The federation alleges that “Labor has ‘resurrected and repackaged’ the substance of its vacated 2016 rule in direct violation of the 5th Circuit decision” by allowing PTE 2020-02 to take effect, Borzi said.

The federation’s case “asks the court to vacate PTE 2020-02 in its entirety and enjoin DOL from implementing or enforcing it in any manner.”

What the Florida Ruling Means

At issue in ASA’s case was the “regular basis” prong of ERISA’s five-part test on when investment advice is fiduciary advice.

As the law firm Dechert explains in a recent alert, it is the “regular basis” prong “with which the ASA Decision is concerned, with the court ‘vacate[ing] the policy … that interprets ‘regular basis’ to include IRA rollovers.”
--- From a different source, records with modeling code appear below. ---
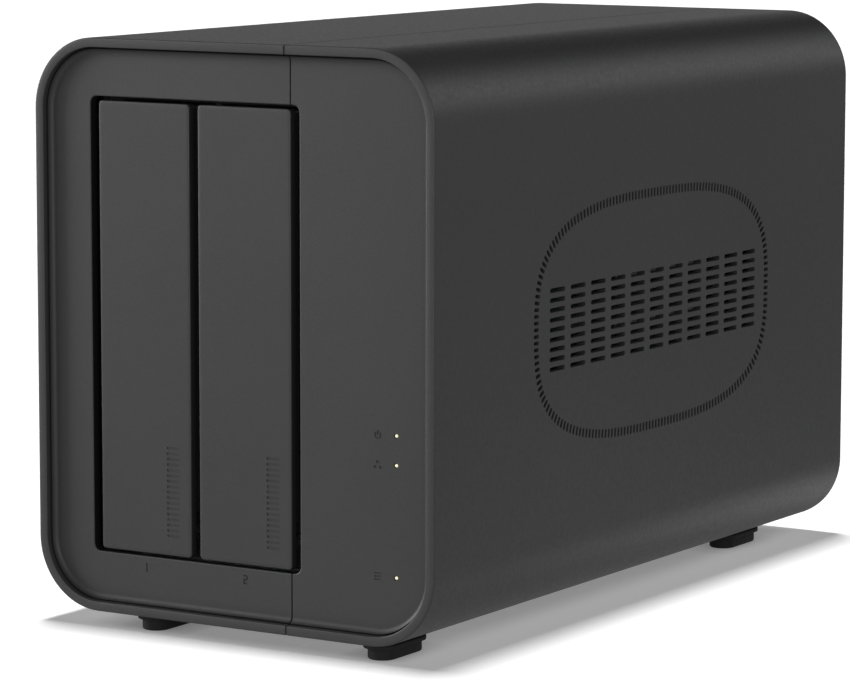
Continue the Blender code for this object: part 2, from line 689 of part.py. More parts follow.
def lever(name, cx):
    half = TRAY_WIDTH / 2
    front = rounded(cx, (TRAY_BOTTOM + TRAY_TOP) / 2, TRAY_WIDTH, TRAY_TOP - TRAY_BOTTOM, 0.7, steps=3)
    obj = add(name, prism("Y", front, PLATE_FRONT, LEVER_BACK), "tray", (cx, HINGE_Y, HINGE_Z))
    back = LEVER_BACK + 2.4
    inner = LEVER_BACK - 0.4
    for x in (cx - half + 0.5, cx + half - 1.7):
        fuse(obj, box(x, x + 1.2, inner, back, HINGE_Z + 5, TRAY_TOP - 1.0))
    fuse(obj, box(cx - half + 0.6, cx + half - 0.6, inner, back - 0.1, TRAY_TOP - 2.2, TRAY_TOP - 1.1))
    for x0, x1 in ((cx - 10.8, cx - 4.2), (cx + 4.2, cx + 10.8)):
        fuse(obj, box(x0, x1, inner, HINGE_Y, HINGE_Z - 1.8, HINGE_Z + 1.8))
        fuse(obj, rod("X", HINGE_Y, HINGE_Z, 2.2, x0 - 0.1, x1 + 0.1, 16))
    cut(obj, rod("X", HINGE_Y, HINGE_Z, PIN_HOLE_R, cx - 12, cx + 12, 12))


def spring(name, cx):
    """Torsion spring on the hinge pin, between the lever's two knuckles."""
    turns, per_turn, coil_r, wire = 4, 10, 1.75, 0.28
    points = []
    count = turns * per_turn
    for k in range(count + 1):
        a = 2 * math.pi * k / per_turn
        x = cx - 3.0 + 6.0 * k / count
        points.append((x, HINGE_Y + coil_r * math.cos(a), HINGE_Z + coil_r * math.sin(a)))
    curve = bpy.data.curves.new(name, "CURVE")
    curve.dimensions = "3D"
    curve.bevel_depth = wire * MM
    curve.bevel_resolution = 0
    curve.use_fill_caps = True
    spline = curve.splines.new("POLY")
    spline.points.add(len(points) - 1)
    for slot, point in zip(spline.points, points):
        slot.co = (*(Vector(point) * MM), 1)
    curve.materials.append(material("steel"))
    bpy.context.scene.collection.objects.link(bpy.data.objects.new(name, curve))


def hard_drive(name, cx):
    x0 = cx - CARRIER_HALF + SIDE_PLATE + GAP
    x1 = x0 + DRIVE[0]
    y0, y1 = DRIVE_FRONT, DRIVE_FRONT + DRIVE[1]
    z0, z1 = DRIVE_BOTTOM, DRIVE_BOTTOM + DRIVE[2]
    body = rounded((y0 + y1) / 2, (z0 + z1) / 2, DRIVE[1], DRIVE[2], 3.0, steps=3)
    lid = rounded((y0 + y1) / 2, (z0 + z1) / 2, DRIVE[1] - 4, DRIVE[2] - 4, 4.0, steps=3)
    drive = add(name, loft("X", [(x0, body), (x1 - 1.2, body), (x1 - 1.2, lid), (x1, lid)]), "aluminium")
    cut(drive, box(cx - 11.4, cx - 5.6, y1 - 6, y1 + 1, 60, 105))


def main():
    clear_scene()
    main_housing()
    side_cover()
    feet()
    rear_panel()
    screws()
    fan()
    power_button()
    sockets()
    main_board()
    backplane()
    indicators()
    drive_cage()
    bay_guides()
    for name, cx in TRAY_X.items():
        tray(name, cx)


main()
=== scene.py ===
"""Looks of an upright two-bay network storage unit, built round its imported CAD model.

Lengths are millimetres unless a name ends in _M; MM turns them into Blender's metres.
The front faces -Y, +Z is up, and every place is worked out from the CAD nodes' boxes.
"""

import math

import bmesh
import bpy
from mathutils import Matrix, Vector


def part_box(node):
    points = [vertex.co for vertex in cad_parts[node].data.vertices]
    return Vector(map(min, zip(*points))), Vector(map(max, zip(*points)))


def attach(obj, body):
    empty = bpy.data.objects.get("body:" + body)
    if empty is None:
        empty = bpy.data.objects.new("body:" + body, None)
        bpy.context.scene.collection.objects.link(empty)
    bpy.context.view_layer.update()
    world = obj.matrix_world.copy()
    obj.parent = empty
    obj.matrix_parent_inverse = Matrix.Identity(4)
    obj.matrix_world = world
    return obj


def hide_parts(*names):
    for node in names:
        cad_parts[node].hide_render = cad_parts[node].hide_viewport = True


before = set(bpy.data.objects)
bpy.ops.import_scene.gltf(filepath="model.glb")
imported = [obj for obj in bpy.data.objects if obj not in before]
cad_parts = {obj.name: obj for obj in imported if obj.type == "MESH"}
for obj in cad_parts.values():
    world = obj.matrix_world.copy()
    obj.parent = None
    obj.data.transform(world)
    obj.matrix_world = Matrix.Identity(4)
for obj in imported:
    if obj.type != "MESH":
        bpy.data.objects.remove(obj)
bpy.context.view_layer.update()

MM = 0.001
SHARP_FROM = 35  # degrees between faces


def box_mm(node):
    low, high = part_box(node)
    return Vector(low) / MM, Vector(high) / MM


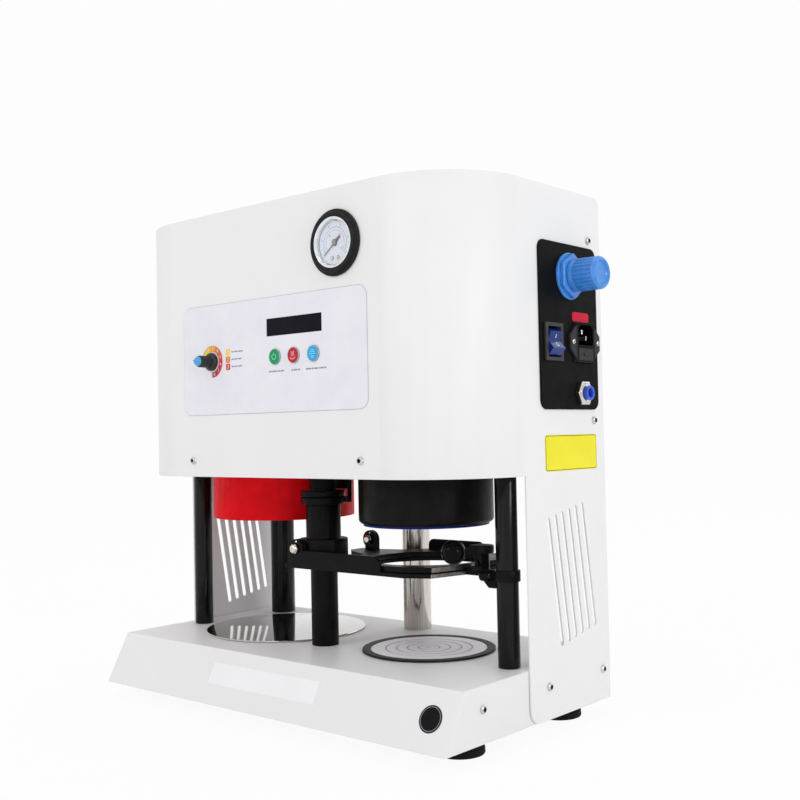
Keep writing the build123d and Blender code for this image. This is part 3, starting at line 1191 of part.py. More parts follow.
def gauge_dial():
    """Dial plate with the pointer's post."""
    dial = round_y(GAUGE_BORE_R - SEAT_FIT, GAUGE_DIAL_Y, GAUGE_DIAL_Y + GAUGE_DIAL_T, GAUGE_X, GAUGE_Z)
    post_y = GAUGE_DIAL_Y - 2 * POINTER_T - GAP
    return dial + round_y(POINTER_POST_R, post_y, GAUGE_DIAL_Y + GAUGE_DIAL_T, GAUGE_X, GAUGE_Z)


def gauge_pointer():
    """Needle with a short tail, turning on the dial's post."""
    front_y, back_y = GAUGE_DIAL_Y - GAP - POINTER_T, GAUGE_DIAL_Y - GAP
    outline = [
        (-POINTER_TAIL, front_y, -POINTER_W),
        (-POINTER_TAIL, front_y, POINTER_W),
        (POINTER_L, front_y, POINTER_W / 4),
        (POINTER_L, front_y, -POINTER_W / 4),
    ]
    needle = prism(outline, (0, POINTER_T, 0))
    needle = Rot(0, -POINTER_ANGLE, 0) * needle
    pointer = Pos(GAUGE_X, 0, GAUGE_Z) * needle
    pointer += round_y(POINTER_HUB_R, front_y, back_y, GAUGE_X, GAUGE_Z)
    return pointer - round_y(POINTER_POST_R + RUN_FIT, front_y - CUT, back_y + CUT, GAUGE_X, GAUGE_Z)


def gauge_glass():
    """Window of the gauge."""
    front_y = GAUGE_FRONT_Y + GAUGE_GLASS_T
    return round_y(GAUGE_BORE_R - SEAT_FIT, front_y, front_y + GAUGE_GLASS_T, GAUGE_X, GAUGE_Z)


# ================================================================ right side controls
def side_panel():
    """Black plate behind the side controls."""
    panel = rounded_plate_x(PANEL_YS, PANEL_ZS, PANEL_CORNER_R, SIDE_X, PANEL_X)
    return panel - panel_openings(SIDE_X - CUT)


def pressure_regulator():
    """Regulator body behind the wall, with its threaded neck."""
    body_xs = (SIDE_INNER_X - GAP - REGULATOR_BODY, SIDE_INNER_X - GAP)
    body = block(body_xs, about(REGULATOR_Y, REGULATOR_BODY), about(REGULATOR_Z, REGULATOR_BODY))
    neck_end = SIDE_X + KNOB_BACK + KNOB_BORE_DEPTH - GAP
    return body + round_x(REGULATOR_NECK_R, body_xs[0], neck_end, REGULATOR_Y, REGULATOR_Z)


def regulator_nut():
    """Flanged panel nut."""
    flange_x = PANEL_X + REGULATOR_NUT_FLANGE_T
    nut = round_x(REGULATOR_NUT_R, PANEL_X, flange_x, REGULATOR_Y, REGULATOR_Z)
    nut += hexagon_x(REGULATOR_HEX_AF, PANEL_X, flange_x + REGULATOR_HEX_T, REGULATOR_Y, REGULATOR_Z)
    end_x = flange_x + REGULATOR_HEX_T + CUT
    return nut - round_x(REGULATOR_NECK_R + SEAT_FIT, PANEL_X - CUT, end_x, REGULATOR_Y, REGULATOR_Z)


def regulator_knob():
    """Hollow fluted knob that turns on the regulator's neck."""
    back_x, front_x = SIDE_X + KNOB_BACK, SIDE_X + KNOB_REACH
    knob = round_x(KNOB_R, back_x, front_x, REGULATOR_Y, REGULATOR_Z)
    knob = fillet(knob.edges().sort_by(Axis.X)[-1], KNOB_EDGE_R)
    bore_end = back_x + KNOB_BORE_DEPTH
    return knob - round_x(REGULATOR_NECK_R + RUN_FIT, back_x - CUT, bore_end, REGULATOR_Y, REGULATOR_Z)


ROCKER_PIVOT_X = PANEL_X - ROCKER_FRAME_T


def rocker_frame():
    """Bezel and body of the mains switch, hollow for the rocker."""
    front_x = PANEL_X + ROCKER_FRAME_T
    frame = block((PANEL_X, front_x), about(ROCKER_Y, ROCKER_FRAME_W), about(ROCKER_Z, ROCKER_FRAME_H))
    body_ys, body_zs = about(ROCKER_Y, ROCKER_BODY_W), about(ROCKER_Z, ROCKER_BODY_H)
    frame += block((front_x - ROCKER_BODY_DEPTH, front_x), body_ys, body_zs)
    inner_w, inner_h = ROCKER_BODY_W - 2 * ROCKER_WALL, ROCKER_BODY_H - 2 * ROCKER_WALL + GAP
    inner_back = ROCKER_PIVOT_X - ROCKER_BACK - ROCKER_WALL * 2
    frame -= block((inner_back, front_x + CUT), about(ROCKER_Y, inner_w), about(ROCKER_Z, inner_h))
    return frame + round_y(ROCKER_PIVOT_R, *about(ROCKER_Y, inner_w + ROCKER_WALL), ROCKER_PIVOT_X, ROCKER_Z)


def rocker_button():
    """Rocker with two raised ends, tilted so that its lower end stands out."""
    width = ROCKER_BODY_W - 2 * ROCKER_WALL - 2 * GAP
    y_low = -width / 2
    outline = [
        (-ROCKER_BACK, y_low, -ROCKER_HALF_H + ROCKER_WALL),
        (ROCKER_FOOT, y_low, -ROCKER_HALF_H),
        (ROCKER_TIP, y_low, -ROCKER_TIP_H),
        (ROCKER_WAIST, y_low, 0),
        (ROCKER_TIP, y_low, ROCKER_TIP_H),
        (ROCKER_FOOT, y_low, ROCKER_HALF_H),
        (-ROCKER_BACK, y_low, ROCKER_HALF_H - ROCKER_WALL),
    ]
    rocker = prism(outline, (0, width, 0)) - round_y(ROCKER_PIVOT_R + RUN_FIT, y_low - CUT, width, 0, 0)
    return Pos(ROCKER_PIVOT_X, ROCKER_Y, ROCKER_Z) * Rot(0, ROCKER_TILT, 0) * rocker


def mains_inlet():
    """Appliance inlet: eared flange, body, socket with three pins and fuse drawer slot."""
    half_w = INLET_FLANGE_W / 2
    half_h = INLET_FLANGE_H / 2
    body_half = INLET_BODY_W / 2
    ear = INLET_EAR_H / 2
    corners = [(-half_w, ear), (-body_half, half_h), (body_half, half_h), (half_w, ear)]
    corners += [(-y, -z) for y, z in corners]
    inlet = prism([(PANEL_X, INLET_Y + y, INLET_Z + z) for y, z in corners], (INLET_FLANGE_T, 0, 0))
    front_x = PANEL_X + INLET_BODY_PROUD
    back_x = PANEL_X - INLET_DEPTH
    body_ys, body_zs = about(INLET_Y, INLET_BODY_W), about(INLET_Z, INLET_BODY_H)
    inlet += block((back_x, front_x), body_ys, body_zs)
    for side in (-1, 1):
        y = INLET_Y + side * INLET_SCREW_SPACING / 2
        inlet += round_x(INLET_SCREW_R, PANEL_X, PANEL_X + INLET_FLANGE_T + INLET_SCREW_R / 2, y, INLET_Z)
    socket_z = INLET_Z + SOCKET_RAISE
    low, high = socket_z - SOCKET_H / 2, socket_z + SOCKET_H / 2
    left, right = about(INLET_Y, SOCKET_W)
    floor_x = front_x - SOCKET_DEPTH
    outline = [
        (left, low),
        (right, low),
        (right, high - SOCKET_CORNER),
        (right - SOCKET_CORNER, high),
        (left + SOCKET_CORNER, high),
        (left, high - SOCKET_CORNER),
    ]
    inlet -= prism([(floor_x, y, z) for y, z in outline], (SOCKET_DEPTH + CUT, 0, 0))
    for y, z in SOCKET_PINS:
        pin_ys, pin_zs = about(INLET_Y + y, SOCKET_PIN_SIZE[0]), about(socket_z + z, SOCKET_PIN_SIZE[1])
        inlet += block((floor_x - CUT, front_x - SOCKET_DEPTH / 4), pin_ys, pin_zs)
    fuse_ys = about(INLET_Y, FUSE_W + 2 * GAP)
    fuse_zs = about(INLET_Z - FUSE_DROP, FUSE_H + 2 * GAP)
    return inlet - block((front_x - FUSE_DEPTH - GAP, front_x + CUT), fuse_ys, fuse_zs)


def fuse_drawer():
    """Fuse drawer under the socket."""
    front_x = PANEL_X + INLET_BODY_PROUD
    drawer = block((front_x - FUSE_DEPTH, front_x), about(INLET_Y, FUSE_W), about(INLET_Z - FUSE_DROP, FUSE_H))
    pull = block((front_x - CUT, front_x + CUT), about(INLET_Y, FUSE_W / 3), about(INLET_Z - FUSE_DROP, FUSE_H / 4))
    return drawer + pull


def air_fitting():
    """Nickel push-in fitting with a hexagonal head."""
    face_x = PANEL_X + FITTING_HEX_T
    back_x = PANEL_X - FITTING_DEPTH
    fitting = hexagon_x(FITTING_AF, PANEL_X, face_x, FITTING_Y, FITTING_Z, FITTING_TURN)
    fitting += round_x(FITTING_NECK_R, back_x, face_x, FITTING_Y, FITTING_Z)
    collar_end = face_x + COLLAR_TRAVEL + GAP + COLLAR_FLANGE_T - COLLAR_LENGTH
    fitting -= round_x(COLLAR_R + RUN_FIT, collar_end - COLLAR_TRAVEL - GAP, face_x + CUT, FITTING_Y, FITTING_Z)
    return fitting - round_x(COLLAR_BORE_R - CUT, back_x - CUT, face_x + CUT, FITTING_Y, FITTING_Z)


def fitting_collar():
    """Blue release collar of the push-in fitting."""
    flange_x = PANEL_X + FITTING_HEX_T + COLLAR_TRAVEL + GAP
    front_x = flange_x + COLLAR_FLANGE_T
    collar = round_x(COLLAR_FLANGE_R, flange_x, front_x, FITTING_Y, FITTING_Z)
    collar = fillet(collar.edges().sort_by(Axis.X)[-1], COLLAR_FLANGE_T / 3)
    collar += round_x(COLLAR_R, front_x - COLLAR_LENGTH, front_x - CUT, FITTING_Y, FITTING_Z)
    return collar - round_x(COLLAR_BORE_R, front_x - COLLAR_LENGTH - CUT, front_x + CUT, FITTING_Y, FITTING_Z)


def valve_block():
    """Valve manifold on the rear panel, with two solenoid coils."""
    ys = (REAR_INNER_Y - VALVE_DEPTH, REAR_INNER_Y)
    valves = block(VALVE_XS, ys, VALVE_ZS)
    quarter = (VALVE_XS[1] - VALVE_XS[0]) / 4
    for x in (VALVE_XS[0] + quarter, VALVE_XS[1] - quarter):
        valves += disc(VALVE_COIL_R, VALVE_ZS[1] - CUT, VALVE_ZS[1] + VALVE_COIL_H, x, sum(ys) / 2)
    return valves


PIECES = [
    base_cover,
    base_plate,
    rubber_feet,
    outer_shell,
    top_cover,
    rear_panel,
    housing_floor,
    housing_screws,
    front_posts,
    rear_post,
    steel_riser_tube,
    pivot_column,
    reflector_disc,
    forming_plate,
    forming_gasket,
    vacuum_manifold,
    heater_housing,
    heater_insulation,
    heater_element,
    pressure_chamber,
    chamber_seal,
    cylinder_bridge,
    air_cylinder,
    piston_rod,
    carrier_bushing,
    carrier_sleeve,
    trigger_cam,
    lower_frame,
    clamp_ring,
    hinge_bolts,
    clamp_stud,
    clamp_lever,
    ball_knob,
    stop_collar,
    ball_catch,
    position_switch,
    control_label,
    display_module,
    green_button,
    red_button,
    blue_button,
    control_board,
    timer_knob,
    timer_potentiometer,
    gauge_ring,
    gauge_case,
    gauge_dial,
    gauge_pointer,
    gauge_glass,
    side_panel,
    pressure_regulator,
    regulator_nut,
    regulator_knob,
    rocker_frame,
    rocker_button,
    mains_inlet,
    fuse_drawer,
    air_fitting,
    fitting_collar,
    valve_block,
]


def main():
    """Write one STEP file for each sub-part."""
    os.makedirs("parts", exist_ok=True)
    for piece in PIECES:
        export_step(Pos(ORIGIN_X, 0, 0) * piece(), f"parts/{piece.__name__}.step")


main()
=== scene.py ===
"""Finished looks of a dental vacuum former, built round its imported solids."""
import math

import bmesh
import bpy
from mathutils import Matrix, Quaternion, Vector


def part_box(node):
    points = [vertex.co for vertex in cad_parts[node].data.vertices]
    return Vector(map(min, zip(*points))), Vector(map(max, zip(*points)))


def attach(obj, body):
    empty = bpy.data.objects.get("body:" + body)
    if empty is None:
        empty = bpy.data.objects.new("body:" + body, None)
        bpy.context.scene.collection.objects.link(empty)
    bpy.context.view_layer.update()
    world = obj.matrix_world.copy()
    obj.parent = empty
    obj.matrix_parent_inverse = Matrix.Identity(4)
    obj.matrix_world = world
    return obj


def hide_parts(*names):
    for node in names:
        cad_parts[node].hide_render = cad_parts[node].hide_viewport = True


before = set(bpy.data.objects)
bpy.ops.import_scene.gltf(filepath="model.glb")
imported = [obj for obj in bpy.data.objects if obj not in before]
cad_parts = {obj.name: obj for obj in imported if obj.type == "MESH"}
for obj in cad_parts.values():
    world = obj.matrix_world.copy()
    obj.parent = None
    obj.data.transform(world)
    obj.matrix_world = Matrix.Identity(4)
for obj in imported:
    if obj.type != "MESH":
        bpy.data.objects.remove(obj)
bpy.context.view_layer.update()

MM = 0.001
X_AXIS, Y_AXIS, Z_AXIS = Vector((1, 0, 0)), Vector((0, 1, 0)), Vector((0, 0, 1))
FRONTWARDS = -Y_AXIS


# ---------------------------------------------------------------- places read from the solids
def low(node):
    """Lowest corner of a solid."""
    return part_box(node)[0]


def high(node):
    """Highest corner of a solid."""
    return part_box(node)[1]


def middle(node):
    """Middle of a solid's box."""
    return (low(node) + high(node)) / 2


# ---------------------------------------------------------------- shader helpers
def linear(code):
    """An sRGB hex value as the linear colour that a shader takes."""
    shares = [int(code[start:start + 2], 16) / 255 for start in (0, 2, 4)]
    curved = [c / 12.92 if c <= 0.04045 else ((c + 0.055) / 1.055) ** 2.4 for c in shares]
    return (*curved, 1.0)


def add_node(tree, kind, sockets=None, **settings):
    """Adds a shader node with its settings; a socket is given a value or another node's output."""
    node = tree.nodes.new(kind)
    for name, setting in settings.items():
        setattr(node, name, setting)
    for socket, value in (sockets or {}).items():
        if isinstance(value, bpy.types.NodeSocket):
            tree.links.new(value, node.inputs[socket])
        else:
            node.inputs[socket].default_value = value
    return node


def new_material(name, **constants):
    """A material, its node tree, its shader with constant values set, and Object coordinates."""
    material = bpy.data.materials.new(name)
    material.use_nodes = True
    tree = material.node_tree
    shader = tree.nodes["Principled BSDF"]
    for socket, value in constants.items():
        shader.inputs[socket.replace("_", " ")].default_value = value
    return material, tree, shader, add_node(tree, "ShaderNodeTexCoord").outputs["Object"]


def grain(tree, place, size_mm, detail=2.0, stretch=(1, 1, 1)):
    """Noise whose grains are about size_mm wide, made longer along an axis by stretch."""
    scale = [1 / (MM * size_mm * factor) for factor in stretch]
    moved = add_node(tree, "ShaderNodeMapping", {"Vector": place, "Scale": scale}).outputs[0]
    sockets = {"Vector": moved, "Scale": 1.0, "Detail": detail}
    return add_node(tree, "ShaderNodeTexNoise", sockets).outputs["Fac"]


def in_range(tree, factor, bottom, top):
    """A factor of 0.3 to 0.7, as noise mostly is, turned into a range of values."""
    sockets = {"Value": factor, "From Min": 0.3, "From Max": 0.7, "To Min": bottom, "To Max": top}
    return add_node(tree, "ShaderNodeMapRange", sockets).outputs[0]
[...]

In the Florida case, Campbell said on the webcast, the American Securities Association “asked for several different aspects of DOL’s guidance to be vacated; the court agreed really with the one key one, but it’s a big deal.”

The court said that “DOL’s reinterpretation of ‘regular basis’ is inconsistent with the law. … The court is saying ERISA applies to investment advice to a plan, and investment advice as they’ve [DOL] defined it for this ‘regular basis’ test would include advice after the rollover to the individual once they’re in their IRA.”

However, the court “said effectively an IRA is not a plan, and therefore you can’t say that it’s a regular basis because if advice was provided once when the assets were in the plan, and then multiple times thereafter when assets were now in an IRA.”

That “key part of DOL’s guidance that applies to rollover recommendations is vacated,” Campbell relayed.

Bottom line, according to Campbell: In light of the Florida court decision, “I wouldn’t run out and change my policies and procedures right now, but I would keep an eye on it as it goes forward.”

Fred Reish, partner at Faegre Drinker, agreed on the webcast that he’d “be pretty cautious about saying ‘Hey, this is all over’ based on this [Florida] court decision. That is just a first step in a long process.”

Further, Reish reiterated that Labor is working on a new fiduciary definition rule, which he said may be sent to the Office of Management and Budget in April or May.